This article is based on a cheat sheet I use when setting up virtual scsi client partitions. Just enough detail is provided to get the job done. The testing I leave up to you!
The basis of setting up dual VIO servers will always be:
* Setup First Virtual I/O Server
* Test Virtual I/O setup
* Setup Second Virtual I/O Server
* Test Virtual I/O setup
Once the Virtual I/O Servers are prepared focus moves to the client partitions
* Setup client partition(s).
* Test client stability
In the following - no hints are provided on testing. Thus, not 4 parts, but two parts: setup VIOS; setup client. The setup is based on a DS4300 SAN Storage server. Your attribute and interface names may be different.

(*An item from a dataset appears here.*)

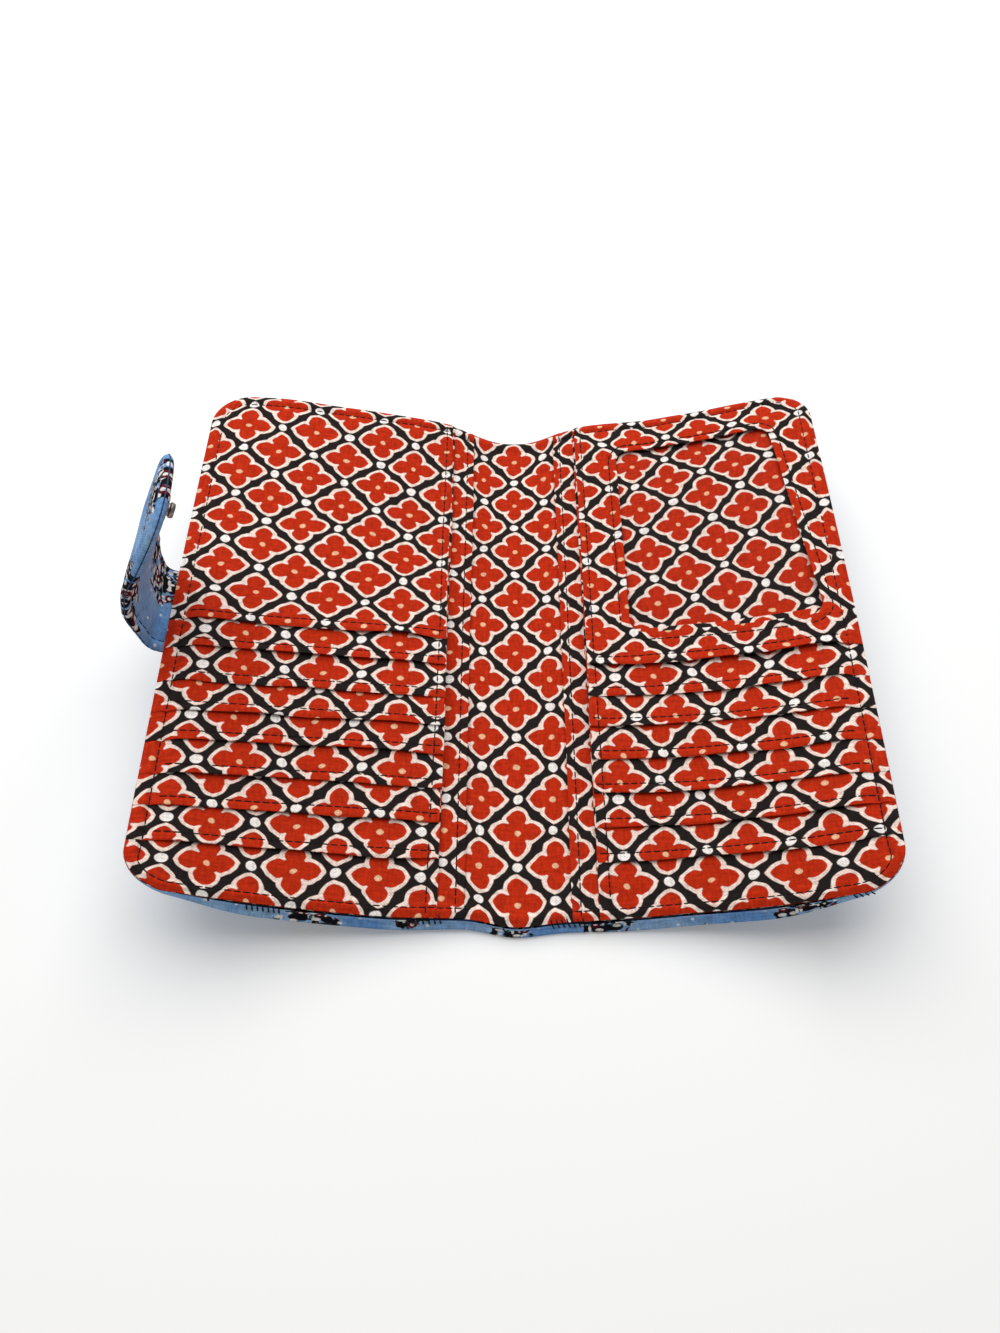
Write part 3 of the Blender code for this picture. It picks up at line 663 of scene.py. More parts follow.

Setting up Multiple Virtual I/O Servers(VIOS)
The key issue is the LUNs exported from the SAN environment must always be available to any VIOS that is going to provide the LUN via the Virtual SCSI interface to Virtual SCSI client partitions (or client LPAR). The hdisk attribute that must be set on each VIOS for each LUN that will be used for a MPIO configuration is reserve_setting. When there are problems the first thing I check is whether the disk attribute reserve_setting has been set to none.
But it is not just this one setting. For failover we also need setup the adapters. Note: to change any of these attributes the adapters and disks need to be in a defined state - OR - you make the changes to the ODM and reboot. This second, i.e. reboot, option is required when you cannot get the disks and/or adapters offlined (varyoffvg followed by several rmdev -l commands).
To make an ODM change just add the parameter -P to the chdev -l commands below. And be sure to not use rmdev -d -l <device> as this just removes the device definition from the ODM and you have to restart.
This example is using an IBM DS4000 storage system. Your adapter names may be different.
First, make sure the disks are offline. If no clients are using the disks this is easy, otherwise you must get the client partition to varyoffvg the disks, and use rmdev -l to each disk/LUN. Once the disks are not being used the following commands bring the disks and adapters offline (or into a defined state). The command cfgmgr will bring them back online with the new settings active.Do not run cfgmgr until AFTER the disks attributes have been set.
Note: I have used the command oem_setup_env to switch from user padmin to root. Below I will switch back to padmin (note $ or # prompt for commands for padmin and root, respectively).
# rmdev -l dar0 -R
# rmdev -l fscsi0 -R
Update the adapter settings:
# chdev -l fscsi0 -a fc_err_recov=fast_fail
# chdev -l fscsi0 -a dyntrk=yes
On my system the disks the first four disks are local and I have 8 LUNs that I want to make MPIO ready for the clients. So, with both VIO servers having the disks offline, or only one VIO server active, it is simple to get the disks setup for no_reserve. I also add that I want the VIO server to be aware of the pvid the clients put, or modify on these disks. Finally, I make sure the client sees the disk as "clean".
# for i in 4 5 6 7 8 9 10 11
> chdev -l hdisk$i -a pv=yes
> chdev -l hdisk$i -a reserve_policy=no_reserve
> chpv -C hdisk$i ## this "erases the disk so be careful!
Now I can activate the disks again using:
I assume you already know how to configure VSCI clients (you have already configured at least two VIO Servers!!) so I'll skip over the commands on the HMC for configuring the client partition.
Once the client LPAR has been configured - but before it is activated you need to map the LUNs available on the VIOS to the client. The command to do this is mkvdev.
Assuming that the VIOS are setup to have identical disk numbering any command you use on the first VIOS can be repeated on the second VIOS.
$ mkvdev -vdev hdisk4 -vadapter vhost0
You can verify the virtual target (vt) mapping using the command:
$ lsmap -vadapter vhost 0
Repeat these commands on the other VIOS(s) and make sure they are all connected to the same VSCSI client (VX-TY). The VX part is the most important - that signifies that it is the same client partition (X == client partiion number). The TY is the Virtual I/O bus slot number and this will be different for each mapping. The TY part signify the multiple paths.
The easiest way to setup the client drivers is to just install it. The AIX installation sees the MPIO capability and install the drivers and creates the vpaths. After AIX reboots there are few changes we want to make sure AIX recivers automatically incase one of the VIO servers goes offline, or loses connection with the SAN.
On the client
For each LUN coming from the SAN do:
# chdev -l hdiskX -a hcheck_mode=nonactive -a hcheck_interval=20 \
-a algorithm=failover -P
As this is probably including your rootvg disks a reboot is required.